Overwriting container/main.py


### 1.3) Finally we need to create the Dockerfile to prepare our container

In [44]:
%%writefile container/Dockerfile
FROM nvidia/cuda:10.1-cudnn7-devel

# Set a docker label to advertise multi-model support on the container
LABEL com.amazonaws.sagemaker.capabilities.multi-models=false
# Set a docker label to enable container to use SAGEMAKER_BIND_TO_PORT environment variable if present
LABEL com.amazonaws.sagemaker.capabilities.accept-bind-to-port=true

ENV DEBIAN_FRONTEND=noninteractive
ENV TZ=Europe/London

RUN apt-get update -y && apt-get -y install \
    --no-install-recommends default-jdk build-essential git python3.6 python3.6-dev python3-pip

RUN apt-get clean && rm -rf /var/cache/apt && \
    apt-get -y autoremove && apt-get -y autoclean && \
    rm -rf /var/cache/apt /var/lib/apt/lists/*

RUN mkdir -p /opt/ml/code
RUN git clone https://github.com/pjreddie/darknet.git && \
    sed -i 's#GPU=0#GPU=1#' darknet/Makefile && \
    sed -i 's#CUDNN=0#CUDNN=1#' darknet/Makefile && \
    cd darknet && make -j && \
    mv darknet /usr/bin && \
    mkdir -p /opt/ml/code && \
    mv python/darknet.py /opt/ml/code && \
    mv libdarknet.so /usr/lib && \
    ldconfig
RUN rm -rf darknet

RUN pip3 --no-cache-dir install -U setuptools 
RUN pip3 --no-cache-dir install -U multi-model-server sagemaker-inference sagemaker-training 2to3 wheel

RUN 2to3 -w /opt/ml/code/darknet.py

ENV PYTHONUNBUFFERED=TRUE
ENV PYTHONDONTWRITEBYTECODE=TRUE
ENV PYTHONPATH="/opt/ml/code:${PATH}"

COPY main.py /opt/ml/code/main.py
COPY handler.py /opt/ml/code/serving/handler.py

# Defines train.py as script entry point
#ENV SAGEMAKER_PROGRAM main.py

ENTRYPOINT ["python3", "/opt/ml/code/main.py"]

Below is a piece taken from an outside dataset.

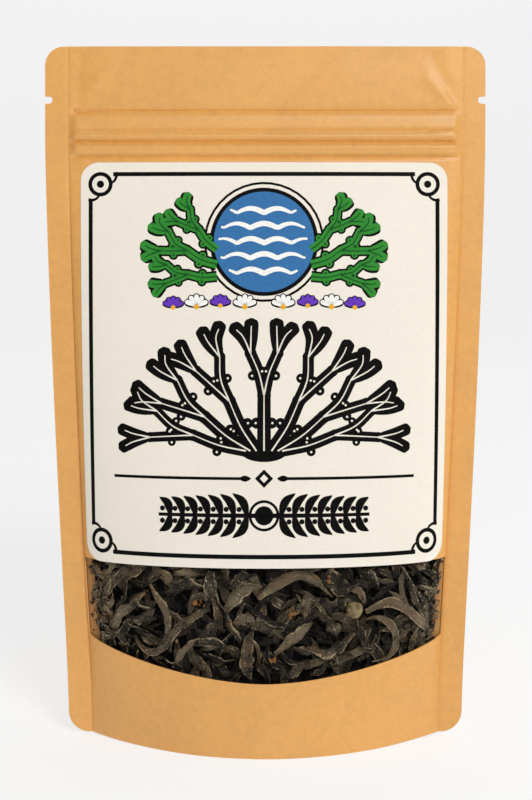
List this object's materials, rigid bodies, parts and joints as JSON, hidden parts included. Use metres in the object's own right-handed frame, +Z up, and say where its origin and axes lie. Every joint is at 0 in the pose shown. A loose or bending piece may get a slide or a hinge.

Overwriting container/Dockerfile


### 2.0) We can use the local Docker daemon to build our image

In [None]:
!docker build -t darknet:latest container/

## 3.0) Upload the image to ECR
### Pushing the image to ECR
Before executing the next cell, go to ECR and create a new repo, called **darknet**

In [46]:
import boto3

account_id = boto3.client("sts").get_caller_identity()["Account"]
region = boto3.session.Session().region_name

!$(aws ecr get-login --no-include-email --region $region)
!docker tag darknet:latest "$account_id".dkr.ecr."$region".amazonaws.com/darknet:1.0
!docker push "$account_id".dkr.ecr."$region".amazonaws.com/darknet:1.0

https://docs.docker.com/engine/reference/commandline/login/#credentials-store

Login Succeeded
The push refers to repository [715445047862.dkr.ecr.us-east-1.amazonaws.com/darknet]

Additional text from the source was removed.